Count, in the entries below, the lines in which "picture" occurs. Give the number, nothing more.

— Start of Material for this task —

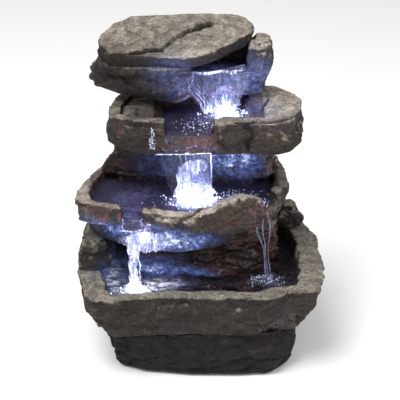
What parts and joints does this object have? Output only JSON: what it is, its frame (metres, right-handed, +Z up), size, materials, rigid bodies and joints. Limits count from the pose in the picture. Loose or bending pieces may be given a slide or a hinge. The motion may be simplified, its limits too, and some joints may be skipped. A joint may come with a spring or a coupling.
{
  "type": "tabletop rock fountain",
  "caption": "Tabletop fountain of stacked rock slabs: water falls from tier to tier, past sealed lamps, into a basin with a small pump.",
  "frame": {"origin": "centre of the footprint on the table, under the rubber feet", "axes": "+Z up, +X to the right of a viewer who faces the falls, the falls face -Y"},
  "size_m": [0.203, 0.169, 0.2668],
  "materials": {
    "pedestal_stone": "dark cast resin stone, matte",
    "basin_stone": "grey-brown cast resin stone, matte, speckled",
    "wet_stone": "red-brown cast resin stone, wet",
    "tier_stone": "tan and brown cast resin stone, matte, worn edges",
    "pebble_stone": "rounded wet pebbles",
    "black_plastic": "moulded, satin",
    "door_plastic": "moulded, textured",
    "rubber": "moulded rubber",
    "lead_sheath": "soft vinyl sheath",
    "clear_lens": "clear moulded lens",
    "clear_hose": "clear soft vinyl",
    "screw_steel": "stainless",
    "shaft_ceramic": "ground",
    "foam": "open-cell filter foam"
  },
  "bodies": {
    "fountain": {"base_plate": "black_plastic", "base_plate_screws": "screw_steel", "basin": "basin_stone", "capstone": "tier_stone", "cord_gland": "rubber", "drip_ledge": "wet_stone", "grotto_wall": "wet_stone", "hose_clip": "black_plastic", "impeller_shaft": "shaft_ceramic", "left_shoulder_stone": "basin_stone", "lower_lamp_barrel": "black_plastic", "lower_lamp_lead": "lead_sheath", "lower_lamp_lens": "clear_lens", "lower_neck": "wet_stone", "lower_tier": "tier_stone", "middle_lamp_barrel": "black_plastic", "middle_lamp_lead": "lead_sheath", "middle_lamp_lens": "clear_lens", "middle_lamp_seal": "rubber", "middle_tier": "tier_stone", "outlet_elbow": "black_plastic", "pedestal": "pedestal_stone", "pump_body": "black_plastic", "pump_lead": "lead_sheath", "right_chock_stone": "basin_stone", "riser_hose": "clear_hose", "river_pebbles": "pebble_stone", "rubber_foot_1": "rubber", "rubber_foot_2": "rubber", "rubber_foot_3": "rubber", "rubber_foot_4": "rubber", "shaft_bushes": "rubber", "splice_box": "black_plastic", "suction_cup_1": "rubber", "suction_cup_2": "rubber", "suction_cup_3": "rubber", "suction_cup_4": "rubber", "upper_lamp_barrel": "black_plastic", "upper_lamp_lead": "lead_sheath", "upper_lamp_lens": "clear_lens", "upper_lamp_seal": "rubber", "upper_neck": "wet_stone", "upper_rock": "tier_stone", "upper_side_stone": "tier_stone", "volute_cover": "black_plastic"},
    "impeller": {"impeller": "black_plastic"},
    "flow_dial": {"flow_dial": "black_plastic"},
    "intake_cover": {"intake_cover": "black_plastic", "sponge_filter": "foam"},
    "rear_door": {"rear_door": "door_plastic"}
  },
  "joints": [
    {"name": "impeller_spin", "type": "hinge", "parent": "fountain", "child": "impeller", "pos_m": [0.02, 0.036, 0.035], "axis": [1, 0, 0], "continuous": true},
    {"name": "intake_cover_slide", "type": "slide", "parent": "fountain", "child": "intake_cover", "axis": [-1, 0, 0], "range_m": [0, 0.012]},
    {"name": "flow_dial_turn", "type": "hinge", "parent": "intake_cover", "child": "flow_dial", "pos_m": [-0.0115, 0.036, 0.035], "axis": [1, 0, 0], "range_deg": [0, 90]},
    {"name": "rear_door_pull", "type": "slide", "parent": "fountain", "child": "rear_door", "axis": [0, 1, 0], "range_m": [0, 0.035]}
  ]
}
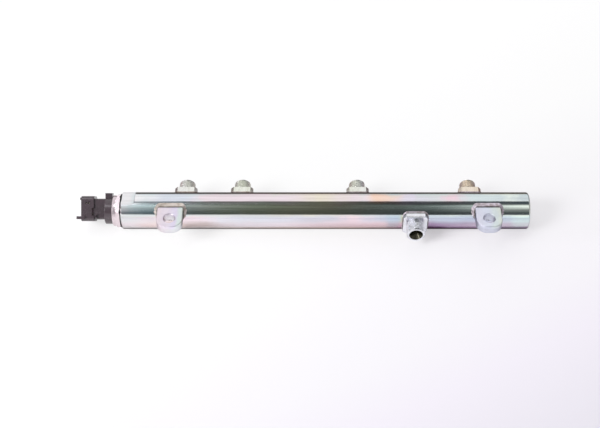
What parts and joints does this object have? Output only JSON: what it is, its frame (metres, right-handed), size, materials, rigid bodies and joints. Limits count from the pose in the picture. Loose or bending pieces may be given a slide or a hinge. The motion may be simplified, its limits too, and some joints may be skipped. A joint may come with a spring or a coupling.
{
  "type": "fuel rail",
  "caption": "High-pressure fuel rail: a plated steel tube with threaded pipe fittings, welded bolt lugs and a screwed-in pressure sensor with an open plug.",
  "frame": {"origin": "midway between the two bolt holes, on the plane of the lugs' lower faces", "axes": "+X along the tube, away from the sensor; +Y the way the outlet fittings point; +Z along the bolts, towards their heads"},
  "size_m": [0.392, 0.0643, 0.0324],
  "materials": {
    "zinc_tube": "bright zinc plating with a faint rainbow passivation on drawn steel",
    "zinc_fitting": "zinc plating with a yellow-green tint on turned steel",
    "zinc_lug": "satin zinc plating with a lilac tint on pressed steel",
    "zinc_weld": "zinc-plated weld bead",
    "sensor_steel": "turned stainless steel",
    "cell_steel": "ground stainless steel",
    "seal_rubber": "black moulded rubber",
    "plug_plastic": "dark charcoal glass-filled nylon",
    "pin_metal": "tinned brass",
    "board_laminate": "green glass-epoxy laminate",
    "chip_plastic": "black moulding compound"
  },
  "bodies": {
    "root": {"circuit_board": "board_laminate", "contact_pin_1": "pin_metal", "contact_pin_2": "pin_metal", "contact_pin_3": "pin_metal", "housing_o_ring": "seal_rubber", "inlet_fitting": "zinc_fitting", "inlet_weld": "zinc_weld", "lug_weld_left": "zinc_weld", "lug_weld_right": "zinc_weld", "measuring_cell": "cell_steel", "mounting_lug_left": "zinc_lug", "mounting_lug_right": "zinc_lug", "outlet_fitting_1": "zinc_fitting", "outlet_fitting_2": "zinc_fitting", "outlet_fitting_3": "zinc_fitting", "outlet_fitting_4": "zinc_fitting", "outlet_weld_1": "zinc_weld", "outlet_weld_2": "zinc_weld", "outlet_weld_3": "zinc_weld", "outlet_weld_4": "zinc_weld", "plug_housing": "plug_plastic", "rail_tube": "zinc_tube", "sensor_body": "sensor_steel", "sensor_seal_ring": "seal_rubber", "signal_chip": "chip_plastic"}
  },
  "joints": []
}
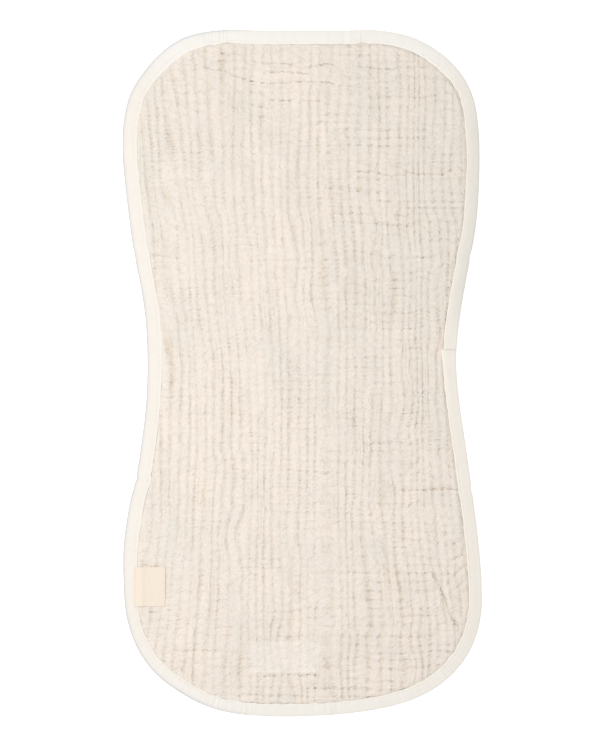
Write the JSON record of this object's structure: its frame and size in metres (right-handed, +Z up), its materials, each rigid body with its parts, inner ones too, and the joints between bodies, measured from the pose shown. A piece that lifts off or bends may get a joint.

— End of Material for this task —

:: Result of this exercise ::
2